Utwór Ignacego Krasickiego na pewien czas stał się nawet naszym hymnem narodowym. Codziennie śpiewali go kadeci Szkoły Rycerskiej, którą ukończyło wielu wybitnych Polaków. Ciekawe jest to, że Hymn do miłości ojczyzny został ogłoszony przez poetę w tekście parodii eposu pod tytułem Myszeis. Był to pierwszy heroikomiczny poemat Ignacego Krasickiego, opiewający zwycięską walkę toczoną przez myszy i szczury i będący obyczajową satyrą na współczesnych.

Hymny to bardzo stary gatunek literacki, od wieków sławiący jakieś idee lub bogów, bohaterów. Z reguły hymny były patetyczne, czyli właśnie uroczyste, podniosłe. Tak, jak omawiany wiersz Krasickiego – poczynając już od apostrofy (czyli zwrotu do fikcyjnego adresata, w tym przypadku ojczyzny) mówiącej o cierpieniu, ofierze towarzyszącej służbie dla ojczyzny.

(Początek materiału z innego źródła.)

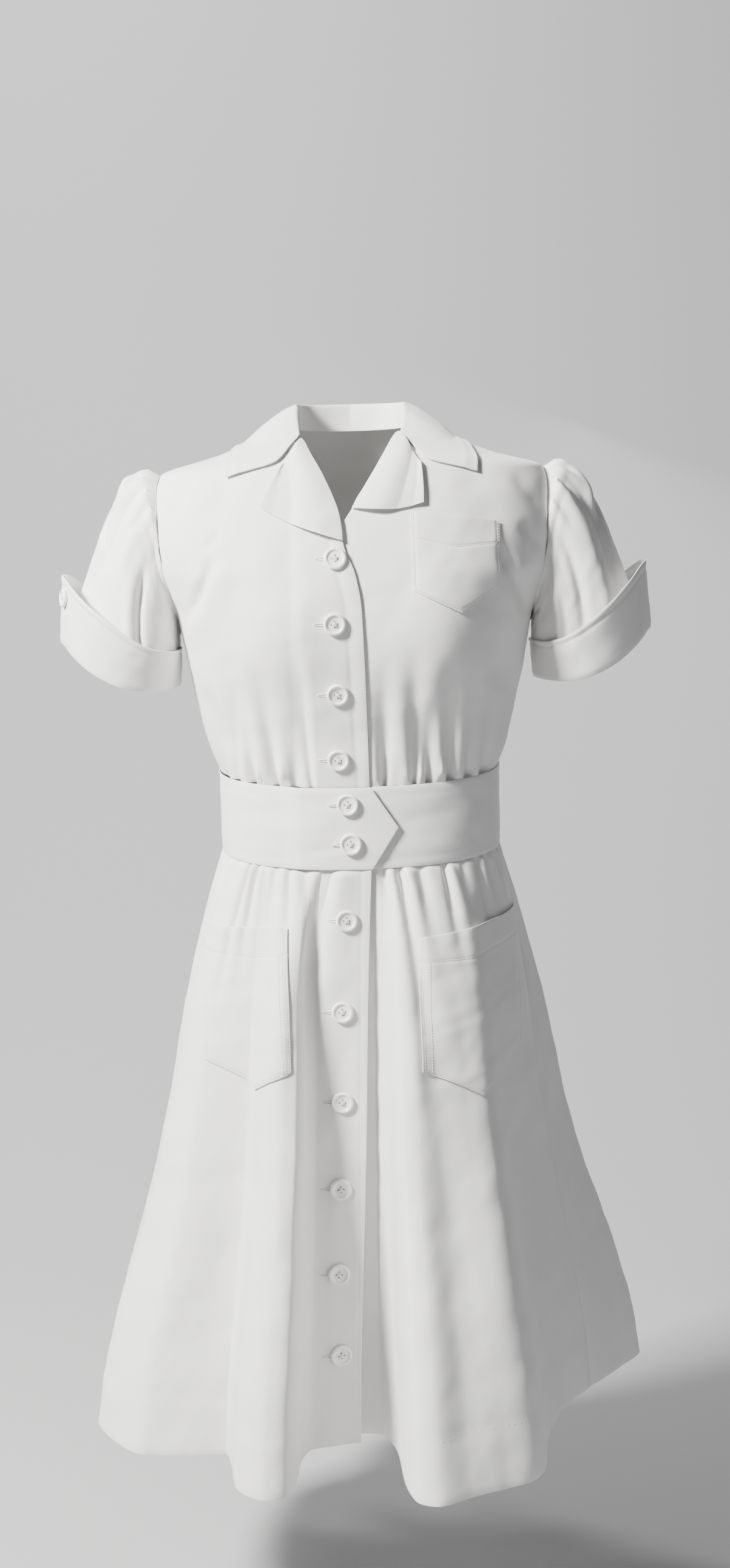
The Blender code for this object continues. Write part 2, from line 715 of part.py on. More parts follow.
def make_collar(material):
    fold = smooth_curve(FOLD_RING)
    edge = smooth_curve(COLLAR_EDGE)
    out = 0.5 * (CLOTH + DOUBLE_CLOTH) + LAYER_GAP

    def place(u, v):
        side = 1.0 if u >= 0.5 else -1.0
        share = abs(2.0 * u - 1.0)
        top = Vector(fold(share))
        outer = Vector(edge(share))
        neck = torso_ring(180.0 - 90.0 * min(share / 0.55, 1.0), 0.0)
        neck.z = 4.0 * GAP
        tuck_in = 1.0 - 0.75 * soft_step(share, 0.75, 1.0)
        inside = Vector((top.x, top.y, 0.0)) * (1.0 - 0.07 * tuck_in)
        inside.z = top.z - 0.004 * tuck_in
        inner = neck.lerp(inside, soft_step(share, 0.40, 0.70))
        if v < STAND_SHARE:
            point = inner.lerp(top, v / STAND_SHARE)
            return Vector((side * point.x, point.y, point.z))
        fall = (v - STAND_SHARE) / (1.0 - STAND_SHARE)
        notch = Vector((NOTCH_X + GORGE_GAP, -0.070, NOTCH_Z + 0.5 * GORGE_GAP))
        bend = share ** 10
        straight = top.lerp(outer, fall)
        if fall < NOTCH_SHARE:
            bent = top.lerp(notch, fall / NOTCH_SHARE)
        else:
            bent = notch.lerp(outer, (fall - NOTCH_SHARE) / (1.0 - NOTCH_SHARE))
        point = straight.lerp(bent, bend)
        rise = COLLAR_RISE * math.sin(math.pi * fall) * (1.0 - share ** 6)
        point += Vector((point.x, point.y, 0.03)).normalized() * rise
        point = lift_off_bodice(point, out)
        return Vector((side * point.x, point.y, point.z))
    cloth_wall("collar", 30, 6, lambda u, v: place(u, 1.0 - v), DOUBLE_CLOTH, material)


def make_button(name, centre, normal, radius, material):
    """A turned button with a raised rim, its back on the cloth."""
    mesh = bpy.data.meshes.new(name)
    work = bmesh.new()
    rim = [work.verts.new((radius * r, 0.0, BUTTON_THICKNESS * h)) for r, h in BUTTON_PROFILE]
    edges = [work.edges.new(pair) for pair in zip(rim, rim[1:])]
    bmesh.ops.spin(work, geom=rim + edges, cent=(0, 0, 0), axis=(0, 0, 1), angle=2.0 * math.pi,
                   steps=10, use_duplicate=False)
    bmesh.ops.remove_doubles(work, verts=work.verts, dist=0.00001)
    bmesh.ops.recalc_face_normals(work, faces=work.faces)
    work.to_mesh(mesh)
    work.free()
    mesh.shade_smooth()
    mesh.set_sharp_from_angle(angle=math.radians(35.0))
    mesh.materials.append(material)
    button = bpy.data.objects.new(name, mesh)
    bpy.context.scene.collection.objects.link(button)
    turn = Vector((0.0, 0.0, 1.0)).rotation_difference(normal).to_matrix().to_4x4()
    button.matrix_world = Matrix.Translation(centre) @ turn


def make_buttons(material, right_skirt):
    rise = 0.5 * CLOTH + BUTTON_GAP
    for number, (x, z) in enumerate(BODICE_BUTTONS, 1):
        angle = front_angle(x, z)
        centre = bodice_point(angle, z, LAP + rise)
        make_button(f"bodice_button_{number}", centre, torso_normal(angle, z), BUTTON_RADIUS, material)
    for number, (x, z) in enumerate(BELT_BUTTONS, 1):
        angle = front_angle(x, z)
        normal = torso_normal(angle, z)
        centre = torso_ring(angle, z) + normal * (1.5 * BELT_THICKNESS + 2.0 * GAP)
        make_button(f"belt_button_{number}", centre, normal, BUTTON_RADIUS, material)
    for number, (x, z) in enumerate(SKIRT_BUTTONS, 1):
        centre, normal = skirt_point(right_skirt, x, z, 0.5 * CLOTH + GAP)
        make_button(f"skirt_button_{number}", centre, normal, BUTTON_RADIUS, material)
    for label, side in (("right", -1.0), ("left", 1.0)):
        turn, up = CUFF_BUTTON_TURN, CUFF_BUTTON_UP
        centre = cuff_point(side, turn, up)
        aside = cuff_point(side, turn + 0.01, up) - cuff_point(side, turn - 0.01, up)
        normal = aside.cross(cuff_point(side, turn, up + 0.05) - centre).normalized()
        if normal.x * side < 0.0:
            normal = -normal
        centre += normal * (0.5 * DOUBLE_CLOTH + GAP)
        make_button("cuff_button_" + label, centre, normal, SMALL_BUTTON_RADIUS, material)


def main():
    clear_scene()
    cotton = make_material("white_cotton", (0.86, 0.86, 0.88), 0.8)
    plastic = make_material("white_button", (0.90, 0.90, 0.89), 0.35)
    make_bodice(cotton)
    make_sleeves(cotton)
    make_belt(cotton)
    right_skirt, left_skirt = make_skirt(cotton)
    make_pockets(cotton, right_skirt, left_skirt)
    make_lapels(cotton)
    make_collar(cotton)
    make_buttons(plastic, right_skirt)


main()
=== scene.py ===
import math

import bpy
import numpy as np
from mathutils import Matrix, Vector


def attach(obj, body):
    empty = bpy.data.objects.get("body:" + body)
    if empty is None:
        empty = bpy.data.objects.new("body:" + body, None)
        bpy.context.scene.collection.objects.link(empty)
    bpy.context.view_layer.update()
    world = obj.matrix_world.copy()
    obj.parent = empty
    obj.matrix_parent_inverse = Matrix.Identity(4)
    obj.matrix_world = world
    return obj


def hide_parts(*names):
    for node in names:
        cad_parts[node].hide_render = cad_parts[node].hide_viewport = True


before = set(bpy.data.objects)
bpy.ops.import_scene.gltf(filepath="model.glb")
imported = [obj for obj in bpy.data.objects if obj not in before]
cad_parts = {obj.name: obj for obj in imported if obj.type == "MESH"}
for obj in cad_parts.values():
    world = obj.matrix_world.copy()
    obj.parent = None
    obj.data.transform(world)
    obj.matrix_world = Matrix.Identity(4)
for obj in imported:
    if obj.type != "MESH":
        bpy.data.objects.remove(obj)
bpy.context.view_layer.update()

# Bodice
# Two fronts and a back of white cotton twill, cut to the figure and eased into the belt with
# small tucks. The right front laps over the left, and both fronts run up into the turned-back lapels.

CLOTH = 0.0012
FACED_CLOTH = 0.0020
LAP = 0.0024
SHOULDER_TIP_Z, UNDERARM_Z = -0.042, -0.172
WAIST_Z, WAIST_TILT, BELT_HEIGHT = -0.317, 0.009, 0.075
ARMHOLE_TURN = 23.0
SIDE_SHARE = 0.45
SEAM = 0.00015
LAP_X, LAP_TOP_Z = (-0.058, -0.044), (-0.092, -0.070)

TORSO_SECTIONS = (
    # z, half width, depth to the front, depth to the back, squareness
    (0.000, 0.052, 0.022, 0.050, 2.0),
    (-0.014, 0.094, 0.050, 0.070, 2.0),
    (-0.028, 0.136, 0.070, 0.082, 2.1),
    (-0.042, 0.178, 0.083, 0.090, 2.2),
    (-0.070, 0.188, 0.096, 0.098, 2.4),
    (-0.100, 0.191, 0.106, 0.103, 2.4),
    (-0.130, 0.186, 0.113, 0.106, 2.4),
    (-0.150, 0.177, 0.116, 0.107, 2.3),
    (-0.172, 0.166, 0.117, 0.106, 2.3),
    (-0.200, 0.160, 0.116, 0.103, 2.3),
    (-0.250, 0.151, 0.108, 0.095, 2.3),
    (-0.290, 0.142, 0.100, 0.089, 2.3),
    (-0.325, 0.1315, 0.096, 0.086, 2.3),
    (-0.410, 0.1315, 0.096, 0.086, 2.3),
)
BUST_X, BUST_Z = 0.078, -0.190
BUST_RISE, BUST_WIDTH, BUST_HEIGHT = 0.011, 0.048, 0.058

RIGHT_FRONT_EDGE = (
    # share of the way up, x, z
    (0.00, 0.009, -0.325),
    (0.22, 0.008, -0.240),
    (0.40, 0.006, -0.166),
    (0.48, 0.001, -0.135),
    (0.54, -0.008, -0.112),
    (0.63, -0.013, -0.082),
    (0.74, -0.025, -0.051),
    (0.84, -0.038, -0.027),
    (0.92, -0.046, -0.010),
    (1.00, -0.052, 0.000),
)
LEFT_FRONT_EDGE = (
    # share of the way up, x, z
    (0.00, -0.038, -0.325),
    (0.25, -0.038, -0.230),
    (0.40, -0.036, -0.160),
    (0.48, -0.028, -0.122),
    (0.56, -0.011, -0.094),
    (0.65, 0.012, -0.060),
    (0.76, 0.027, -0.036),
    (0.86, 0.040, -0.014),
    (1.00, 0.052, 0.000),
)

WAIST_TUCKS = (
    # x at the waist, x at the top, reach above the waist, depth, lean of the fold, pleat depth
    (-0.1240, -0.1300, 0.070, 0.0022, 1, 0.0),
    (-0.1130, -0.1140, 0.128, 0.0036, 1, 0.0),
    (-0.0965, -0.1080, 0.100, 0.0056, 1, 0.0020),
    (-0.0745, -0.0890, 0.112, 0.0056, 1, 0.0020),
    (-0.0580, -0.0610, 0.070, 0.0022, -1, 0.0),
    (-0.0420, -0.0530, 0.136, 0.0046, 1, 0.0),
    (0.0225, 0.0260, 0.126, 0.0044, -1, 0.0),
    (0.0500, 0.0520, 0.130, 0.0050, -1, 0.0),
    (0.0615, 0.0660, 0.085, 0.0050, -1, 0.0020),
    (0.0815, 0.0850, 0.118, 0.0056, -1, 0.0020),
    (0.0990, 0.1100, 0.104, 0.0040, -1, 0.0),
    (0.1140, 0.1280, 0.080, 0.0034, -1, 0.0),
)
BACK_TUCKS = (
    # x at the waist, x at the top, reach above the waist, depth, lean of the fold, pleat depth
    (-0.1080, -0.1240, 0.078, 0.0036, 1, 0.0),
    (-0.0860, -0.1000, 0.108, 0.0052, 1, 0.0020),
    (-0.0610, -0.0670, 0.127, 0.0056, 1, 0.0020),
    (-0.0360, -0.0400, 0.082, 0.0036, 1, 0.0),
    (0.0340, 0.0370, 0.090, 0.0036, -1, 0.0),
    (0.0570, 0.0630, 0.122, 0.0056, -1, 0.0020),
    (0.0830, 0.0960, 0.102, 0.0050, -1, 0.0020),
    (0.1070, 0.1220, 0.084, 0.0036, -1, 0.0),
)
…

Zabawną parafrazę hymnu Święta miłości kochanej ojczyzny zawarł Krasicki w Monachomachii:

Wdzięczna miłości kochanej szklenice!
Czuje cię każdy i słaby, i zdrowy;
Dla ciebie mile są ciemne piwnice,
Dla ciebie znośna duszność i ból głowy,
Słodzisz frasunki, uśmierzasz tęsknice,
W tobie pociecha, w tobie zysk gotowy.
Byle cię można znaleźć, byle kupić,
Nie żal skosztować, nie żal się i upić.